パペットワープ を適用すると、メッシュが表示されます。このメッシュは、画面上部のオプションバーの 密度 で増減させることができます。

メッシュ上をクリックすると、ピンが打ち込まれます。ピンが打ち込まれた箇所は固定され、動かなくなります。

ピンの追加が完了したら、いよいよ動きをつけてみましょう。ここでは、スカートの先に打ったピンをドラッグすることで、裾を動かして写真に躍動感を与えてみます。

同じ要領で、右足も動かしてつま先立ちの状態に変更します。これでモデルが振り向いた瞬間に撮影したようなポーズになり、スカートが翻って躍動感がでました。このような動きのある写真を撮影するのは被写体がボケてしまうため難しいのですが、 パペットワープ を利用すればそれが可能になります。

次は、被写体のポーズを大胆に変更させてみましょう。先ほどと同様に、 パペットワープ を適用し、クリックでピンが打っていきます。
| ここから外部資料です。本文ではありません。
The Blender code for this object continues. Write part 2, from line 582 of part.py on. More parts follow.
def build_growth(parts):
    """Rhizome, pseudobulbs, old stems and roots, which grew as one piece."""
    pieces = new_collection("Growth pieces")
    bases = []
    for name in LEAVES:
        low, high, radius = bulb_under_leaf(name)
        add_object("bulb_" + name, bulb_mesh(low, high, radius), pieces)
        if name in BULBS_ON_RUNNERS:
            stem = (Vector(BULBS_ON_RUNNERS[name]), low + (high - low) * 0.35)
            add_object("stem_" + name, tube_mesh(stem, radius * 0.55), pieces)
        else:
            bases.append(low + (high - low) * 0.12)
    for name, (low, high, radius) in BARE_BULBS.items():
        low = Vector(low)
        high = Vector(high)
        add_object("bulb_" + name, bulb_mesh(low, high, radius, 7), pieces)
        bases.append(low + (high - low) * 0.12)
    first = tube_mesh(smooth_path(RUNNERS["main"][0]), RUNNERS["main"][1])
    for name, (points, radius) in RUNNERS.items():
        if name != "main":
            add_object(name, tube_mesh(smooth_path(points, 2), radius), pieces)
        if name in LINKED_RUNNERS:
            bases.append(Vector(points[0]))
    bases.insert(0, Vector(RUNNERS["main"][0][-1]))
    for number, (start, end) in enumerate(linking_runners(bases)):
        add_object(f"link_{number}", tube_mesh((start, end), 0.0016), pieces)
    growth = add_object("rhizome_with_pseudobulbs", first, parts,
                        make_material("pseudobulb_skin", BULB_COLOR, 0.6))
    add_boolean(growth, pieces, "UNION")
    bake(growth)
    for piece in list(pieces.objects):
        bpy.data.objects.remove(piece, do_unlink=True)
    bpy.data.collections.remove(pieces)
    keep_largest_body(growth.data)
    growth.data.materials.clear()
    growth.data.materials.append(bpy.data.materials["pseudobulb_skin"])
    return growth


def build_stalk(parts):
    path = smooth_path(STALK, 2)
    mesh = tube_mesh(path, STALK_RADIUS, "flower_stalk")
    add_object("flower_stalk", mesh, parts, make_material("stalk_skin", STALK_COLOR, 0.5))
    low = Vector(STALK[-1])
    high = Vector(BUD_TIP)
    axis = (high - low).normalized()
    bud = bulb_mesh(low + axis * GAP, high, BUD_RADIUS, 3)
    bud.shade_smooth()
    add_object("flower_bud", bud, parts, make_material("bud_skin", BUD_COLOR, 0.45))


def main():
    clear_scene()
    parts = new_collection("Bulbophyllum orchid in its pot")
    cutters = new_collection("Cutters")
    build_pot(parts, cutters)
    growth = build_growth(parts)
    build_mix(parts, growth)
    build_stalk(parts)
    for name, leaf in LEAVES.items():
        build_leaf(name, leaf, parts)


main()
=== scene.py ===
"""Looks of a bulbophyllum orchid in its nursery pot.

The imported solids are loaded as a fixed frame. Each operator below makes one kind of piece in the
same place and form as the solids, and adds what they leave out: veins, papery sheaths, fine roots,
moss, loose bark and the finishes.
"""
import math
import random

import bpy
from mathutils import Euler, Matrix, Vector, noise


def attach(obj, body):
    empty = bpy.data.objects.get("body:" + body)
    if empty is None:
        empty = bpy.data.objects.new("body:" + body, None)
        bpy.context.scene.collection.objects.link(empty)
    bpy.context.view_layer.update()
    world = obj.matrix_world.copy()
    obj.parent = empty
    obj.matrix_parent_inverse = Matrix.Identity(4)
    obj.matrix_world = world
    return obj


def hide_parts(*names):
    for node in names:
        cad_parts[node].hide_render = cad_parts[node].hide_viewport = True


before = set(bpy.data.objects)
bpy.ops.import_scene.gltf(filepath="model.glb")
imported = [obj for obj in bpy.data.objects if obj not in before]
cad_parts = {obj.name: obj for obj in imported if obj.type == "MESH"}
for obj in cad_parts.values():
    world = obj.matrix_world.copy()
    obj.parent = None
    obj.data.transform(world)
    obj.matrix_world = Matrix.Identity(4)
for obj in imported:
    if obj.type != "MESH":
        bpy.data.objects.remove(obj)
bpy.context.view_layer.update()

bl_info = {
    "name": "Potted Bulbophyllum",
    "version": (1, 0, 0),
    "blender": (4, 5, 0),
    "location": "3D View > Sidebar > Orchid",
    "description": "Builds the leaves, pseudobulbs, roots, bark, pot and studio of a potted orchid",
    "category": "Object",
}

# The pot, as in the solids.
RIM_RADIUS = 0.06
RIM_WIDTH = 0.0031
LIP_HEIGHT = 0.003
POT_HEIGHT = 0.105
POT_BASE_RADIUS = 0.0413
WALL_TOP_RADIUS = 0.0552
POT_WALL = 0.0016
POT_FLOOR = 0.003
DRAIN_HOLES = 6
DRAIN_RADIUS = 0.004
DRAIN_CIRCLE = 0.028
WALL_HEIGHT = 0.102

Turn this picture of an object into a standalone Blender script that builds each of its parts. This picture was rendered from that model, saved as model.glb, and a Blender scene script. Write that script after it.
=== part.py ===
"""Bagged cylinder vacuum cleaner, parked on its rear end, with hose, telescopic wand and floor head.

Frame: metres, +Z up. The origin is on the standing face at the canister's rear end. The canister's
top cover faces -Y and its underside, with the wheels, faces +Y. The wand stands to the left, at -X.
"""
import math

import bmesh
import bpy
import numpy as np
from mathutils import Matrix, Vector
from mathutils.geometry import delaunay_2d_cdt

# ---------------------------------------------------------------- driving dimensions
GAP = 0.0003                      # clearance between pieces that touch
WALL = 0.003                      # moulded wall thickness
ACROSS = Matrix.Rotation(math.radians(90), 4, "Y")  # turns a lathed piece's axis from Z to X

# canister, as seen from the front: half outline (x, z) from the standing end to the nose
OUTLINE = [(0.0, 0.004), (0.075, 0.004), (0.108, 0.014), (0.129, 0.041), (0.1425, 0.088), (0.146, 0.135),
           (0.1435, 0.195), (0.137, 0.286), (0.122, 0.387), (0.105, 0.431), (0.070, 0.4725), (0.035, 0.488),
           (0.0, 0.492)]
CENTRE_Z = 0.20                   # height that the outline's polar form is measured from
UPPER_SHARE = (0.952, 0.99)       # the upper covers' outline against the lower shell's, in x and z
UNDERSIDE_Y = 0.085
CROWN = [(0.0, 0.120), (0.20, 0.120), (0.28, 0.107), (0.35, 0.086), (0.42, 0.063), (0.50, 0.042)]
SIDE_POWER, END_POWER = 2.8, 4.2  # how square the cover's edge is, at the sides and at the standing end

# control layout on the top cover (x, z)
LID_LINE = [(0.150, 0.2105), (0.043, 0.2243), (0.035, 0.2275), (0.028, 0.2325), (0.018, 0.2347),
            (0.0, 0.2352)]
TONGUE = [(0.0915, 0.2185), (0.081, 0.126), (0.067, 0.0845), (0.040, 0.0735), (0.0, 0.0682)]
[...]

ポーズを変えるときは、被写体の関節を意識してピンを打つといいでしょう。

次に、膝に打ったピンを軸に被写体を回転させてみます。回転させるにはピンをクリックしたあと、Option(Alt)キーで回転ガイドを表示させます。このガイドを曲げたい方向へ回すと、そのピンを軸に画像が回転します。

同じ要領で、他の部分も回転させてお好みのポーズに加工ましょう。 パペットワープ を駆使すれば、座っているひとを立たせたり、ダンスに躍動感を与えたりと変幻自在にポーズを変化させることができます。